▶ **What the task asks**: Please print all of the material below, word for word.

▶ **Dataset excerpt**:

━━━━━━━━━━━━━━━━

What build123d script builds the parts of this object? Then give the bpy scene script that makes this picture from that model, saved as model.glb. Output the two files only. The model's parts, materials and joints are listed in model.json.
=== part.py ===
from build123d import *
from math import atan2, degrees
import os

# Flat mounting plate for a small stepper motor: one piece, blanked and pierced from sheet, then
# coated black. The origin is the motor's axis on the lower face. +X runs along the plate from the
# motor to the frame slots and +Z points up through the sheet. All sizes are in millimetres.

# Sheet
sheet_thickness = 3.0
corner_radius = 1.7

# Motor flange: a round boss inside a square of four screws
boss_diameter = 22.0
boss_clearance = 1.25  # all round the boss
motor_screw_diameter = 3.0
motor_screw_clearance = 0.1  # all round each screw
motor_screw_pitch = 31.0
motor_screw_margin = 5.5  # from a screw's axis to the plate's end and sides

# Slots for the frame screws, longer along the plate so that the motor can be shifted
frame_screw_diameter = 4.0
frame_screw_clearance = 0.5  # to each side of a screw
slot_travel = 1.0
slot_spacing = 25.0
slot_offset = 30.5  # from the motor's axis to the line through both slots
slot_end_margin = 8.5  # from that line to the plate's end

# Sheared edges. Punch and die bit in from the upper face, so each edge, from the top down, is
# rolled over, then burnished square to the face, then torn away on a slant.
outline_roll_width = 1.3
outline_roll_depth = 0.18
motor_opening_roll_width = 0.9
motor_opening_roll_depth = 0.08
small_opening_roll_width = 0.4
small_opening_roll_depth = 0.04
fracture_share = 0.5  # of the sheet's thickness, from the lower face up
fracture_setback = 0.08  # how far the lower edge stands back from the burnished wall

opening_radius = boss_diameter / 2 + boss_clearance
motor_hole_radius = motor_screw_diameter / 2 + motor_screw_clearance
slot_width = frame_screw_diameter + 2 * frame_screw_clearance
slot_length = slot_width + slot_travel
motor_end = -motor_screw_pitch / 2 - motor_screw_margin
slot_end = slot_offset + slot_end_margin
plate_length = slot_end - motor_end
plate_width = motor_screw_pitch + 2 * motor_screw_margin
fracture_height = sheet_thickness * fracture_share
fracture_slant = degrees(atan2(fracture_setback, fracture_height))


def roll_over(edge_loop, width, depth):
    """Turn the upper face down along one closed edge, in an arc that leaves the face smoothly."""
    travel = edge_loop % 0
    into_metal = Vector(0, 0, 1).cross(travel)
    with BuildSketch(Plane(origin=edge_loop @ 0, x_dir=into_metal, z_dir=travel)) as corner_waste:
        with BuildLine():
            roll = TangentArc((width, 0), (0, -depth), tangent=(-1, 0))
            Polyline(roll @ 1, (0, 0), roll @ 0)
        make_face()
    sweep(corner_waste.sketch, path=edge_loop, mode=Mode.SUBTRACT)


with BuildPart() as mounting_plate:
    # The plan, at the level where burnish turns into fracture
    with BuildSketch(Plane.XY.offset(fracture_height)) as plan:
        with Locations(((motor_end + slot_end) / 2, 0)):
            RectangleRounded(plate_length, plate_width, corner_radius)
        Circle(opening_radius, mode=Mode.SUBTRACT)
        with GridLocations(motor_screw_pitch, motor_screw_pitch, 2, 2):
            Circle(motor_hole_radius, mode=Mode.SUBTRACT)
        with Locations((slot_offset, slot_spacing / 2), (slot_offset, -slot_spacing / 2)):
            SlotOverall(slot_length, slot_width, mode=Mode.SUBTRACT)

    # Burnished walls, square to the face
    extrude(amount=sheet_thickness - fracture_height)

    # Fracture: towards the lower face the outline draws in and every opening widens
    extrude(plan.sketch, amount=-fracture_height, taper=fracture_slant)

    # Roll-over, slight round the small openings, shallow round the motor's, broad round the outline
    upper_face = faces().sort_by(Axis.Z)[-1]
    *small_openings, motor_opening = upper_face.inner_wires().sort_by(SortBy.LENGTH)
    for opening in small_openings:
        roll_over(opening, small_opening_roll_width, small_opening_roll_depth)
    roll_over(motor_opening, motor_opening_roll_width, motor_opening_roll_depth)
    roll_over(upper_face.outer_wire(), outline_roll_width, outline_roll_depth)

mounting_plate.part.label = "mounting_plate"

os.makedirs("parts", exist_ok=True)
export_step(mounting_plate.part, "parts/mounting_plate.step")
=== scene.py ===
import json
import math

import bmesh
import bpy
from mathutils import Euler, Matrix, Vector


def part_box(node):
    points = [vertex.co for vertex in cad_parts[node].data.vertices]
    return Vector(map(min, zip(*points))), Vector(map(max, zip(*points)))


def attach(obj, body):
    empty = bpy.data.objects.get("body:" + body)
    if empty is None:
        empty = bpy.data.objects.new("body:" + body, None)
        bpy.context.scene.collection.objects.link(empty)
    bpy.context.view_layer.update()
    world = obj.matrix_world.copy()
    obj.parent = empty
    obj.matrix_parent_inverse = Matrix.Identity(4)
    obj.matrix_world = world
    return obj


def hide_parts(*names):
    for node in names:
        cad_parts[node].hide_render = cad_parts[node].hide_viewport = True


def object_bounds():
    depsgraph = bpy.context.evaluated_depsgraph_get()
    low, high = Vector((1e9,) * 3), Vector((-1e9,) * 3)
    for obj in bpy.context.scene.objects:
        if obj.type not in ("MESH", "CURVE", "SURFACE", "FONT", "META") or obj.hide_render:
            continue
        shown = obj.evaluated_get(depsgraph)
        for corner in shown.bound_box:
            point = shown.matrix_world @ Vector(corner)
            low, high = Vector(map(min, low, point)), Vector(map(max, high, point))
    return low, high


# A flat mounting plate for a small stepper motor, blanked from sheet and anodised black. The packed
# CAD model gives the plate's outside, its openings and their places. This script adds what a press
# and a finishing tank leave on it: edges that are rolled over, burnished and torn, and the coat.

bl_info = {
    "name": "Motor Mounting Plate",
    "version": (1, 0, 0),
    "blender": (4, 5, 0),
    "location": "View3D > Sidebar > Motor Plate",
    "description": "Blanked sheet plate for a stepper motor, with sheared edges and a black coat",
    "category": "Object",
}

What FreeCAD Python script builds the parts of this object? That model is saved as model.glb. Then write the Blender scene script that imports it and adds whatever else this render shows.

━━━━━━━━━━━━━━━━

▶ **Full response**:
What build123d script builds the parts of this object? Then give the bpy scene script that makes this picture from that model, saved as model.glb. Output the two files only. The model's parts, materials and joints are listed in model.json.
=== part.py ===
from build123d import *
from math import atan2, degrees
import os

# Flat mounting plate for a small stepper motor: one piece, blanked and pierced from sheet, then
# coated black. The origin is the motor's axis on the lower face. +X runs along the plate from the
# motor to the frame slots and +Z points up through the sheet. All sizes are in millimetres.

# Sheet
sheet_thickness = 3.0
corner_radius = 1.7

# Motor flange: a round boss inside a square of four screws
boss_diameter = 22.0
boss_clearance = 1.25  # all round the boss
motor_screw_diameter = 3.0
motor_screw_clearance = 0.1  # all round each screw
motor_screw_pitch = 31.0
motor_screw_margin = 5.5  # from a screw's axis to the plate's end and sides

# Slots for the frame screws, longer along the plate so that the motor can be shifted
frame_screw_diameter = 4.0
frame_screw_clearance = 0.5  # to each side of a screw
slot_travel = 1.0
slot_spacing = 25.0
slot_offset = 30.5  # from the motor's axis to the line through both slots
slot_end_margin = 8.5  # from that line to the plate's end

# Sheared edges. Punch and die bit in from the upper face, so each edge, from the top down, is
# rolled over, then burnished square to the face, then torn away on a slant.
outline_roll_width = 1.3
outline_roll_depth = 0.18
motor_opening_roll_width = 0.9
motor_opening_roll_depth = 0.08
small_opening_roll_width = 0.4
small_opening_roll_depth = 0.04
fracture_share = 0.5  # of the sheet's thickness, from the lower face up
fracture_setback = 0.08  # how far the lower edge stands back from the burnished wall

opening_radius = boss_diameter / 2 + boss_clearance
motor_hole_radius = motor_screw_diameter / 2 + motor_screw_clearance
slot_width = frame_screw_diameter + 2 * frame_screw_clearance
slot_length = slot_width + slot_travel
motor_end = -motor_screw_pitch / 2 - motor_screw_margin
slot_end = slot_offset + slot_end_margin
plate_length = slot_end - motor_end
plate_width = motor_screw_pitch + 2 * motor_screw_margin
fracture_height = sheet_thickness * fracture_share
fracture_slant = degrees(atan2(fracture_setback, fracture_height))


def roll_over(edge_loop, width, depth):
    """Turn the upper face down along one closed edge, in an arc that leaves the face smoothly."""
    travel = edge_loop % 0
    into_metal = Vector(0, 0, 1).cross(travel)
    with BuildSketch(Plane(origin=edge_loop @ 0, x_dir=into_metal, z_dir=travel)) as corner_waste:
        with BuildLine():
            roll = TangentArc((width, 0), (0, -depth), tangent=(-1, 0))
            Polyline(roll @ 1, (0, 0), roll @ 0)
        make_face()
    sweep(corner_waste.sketch, path=edge_loop, mode=Mode.SUBTRACT)


with BuildPart() as mounting_plate:
    # The plan, at the level where burnish turns into fracture
    with BuildSketch(Plane.XY.offset(fracture_height)) as plan:
        with Locations(((motor_end + slot_end) / 2, 0)):
            RectangleRounded(plate_length, plate_width, corner_radius)
        Circle(opening_radius, mode=Mode.SUBTRACT)
        with GridLocations(motor_screw_pitch, motor_screw_pitch, 2, 2):
            Circle(motor_hole_radius, mode=Mode.SUBTRACT)
        with Locations((slot_offset, slot_spacing / 2), (slot_offset, -slot_spacing / 2)):
            SlotOverall(slot_length, slot_width, mode=Mode.SUBTRACT)

    # Burnished walls, square to the face
    extrude(amount=sheet_thickness - fracture_height)

    # Fracture: towards the lower face the outline draws in and every opening widens
    extrude(plan.sketch, amount=-fracture_height, taper=fracture_slant)

    # Roll-over, slight round the small openings, shallow round the motor's, broad round the outline
    upper_face = faces().sort_by(Axis.Z)[-1]
    *small_openings, motor_opening = upper_face.inner_wires().sort_by(SortBy.LENGTH)
    for opening in small_openings:
        roll_over(opening, small_opening_roll_width, small_opening_roll_depth)
    roll_over(motor_opening, motor_opening_roll_width, motor_opening_roll_depth)
    roll_over(upper_face.outer_wire(), outline_roll_width, outline_roll_depth)

mounting_plate.part.label = "mounting_plate"

os.makedirs("parts", exist_ok=True)
export_step(mounting_plate.part, "parts/mounting_plate.step")
=== scene.py ===
import json
import math

import bmesh
import bpy
from mathutils import Euler, Matrix, Vector


def part_box(node):
    points = [vertex.co for vertex in cad_parts[node].data.vertices]
    return Vector(map(min, zip(*points))), Vector(map(max, zip(*points)))


def attach(obj, body):
    empty = bpy.data.objects.get("body:" + body)
    if empty is None:
        empty = bpy.data.objects.new("body:" + body, None)
        bpy.context.scene.collection.objects.link(empty)
    bpy.context.view_layer.update()
    world = obj.matrix_world.copy()
    obj.parent = empty
    obj.matrix_parent_inverse = Matrix.Identity(4)
    obj.matrix_world = world
    return obj


def hide_parts(*names):
    for node in names:
        cad_parts[node].hide_render = cad_parts[node].hide_viewport = True


def object_bounds():
    depsgraph = bpy.context.evaluated_depsgraph_get()
    low, high = Vector((1e9,) * 3), Vector((-1e9,) * 3)
    for obj in bpy.context.scene.objects:
        if obj.type not in ("MESH", "CURVE", "SURFACE", "FONT", "META") or obj.hide_render:
            continue
        shown = obj.evaluated_get(depsgraph)
        for corner in shown.bound_box:
            point = shown.matrix_world @ Vector(corner)
            low, high = Vector(map(min, low, point)), Vector(map(max, high, point))
    return low, high


# A flat mounting plate for a small stepper motor, blanked from sheet and anodised black. The packed
# CAD model gives the plate's outside, its openings and their places. This script adds what a press
# and a finishing tank leave on it: edges that are rolled over, burnished and torn, and the coat.

bl_info = {
    "name": "Motor Mounting Plate",
    "version": (1, 0, 0),
    "blender": (4, 5, 0),
    "location": "View3D > Sidebar > Motor Plate",
    "description": "Blanked sheet plate for a stepper motor, with sheared edges and a black coat",
    "category": "Object",
}

What FreeCAD Python script builds the parts of this object? That model is saved as model.glb. Then write the Blender scene script that imports it and adds whatever else this render shows.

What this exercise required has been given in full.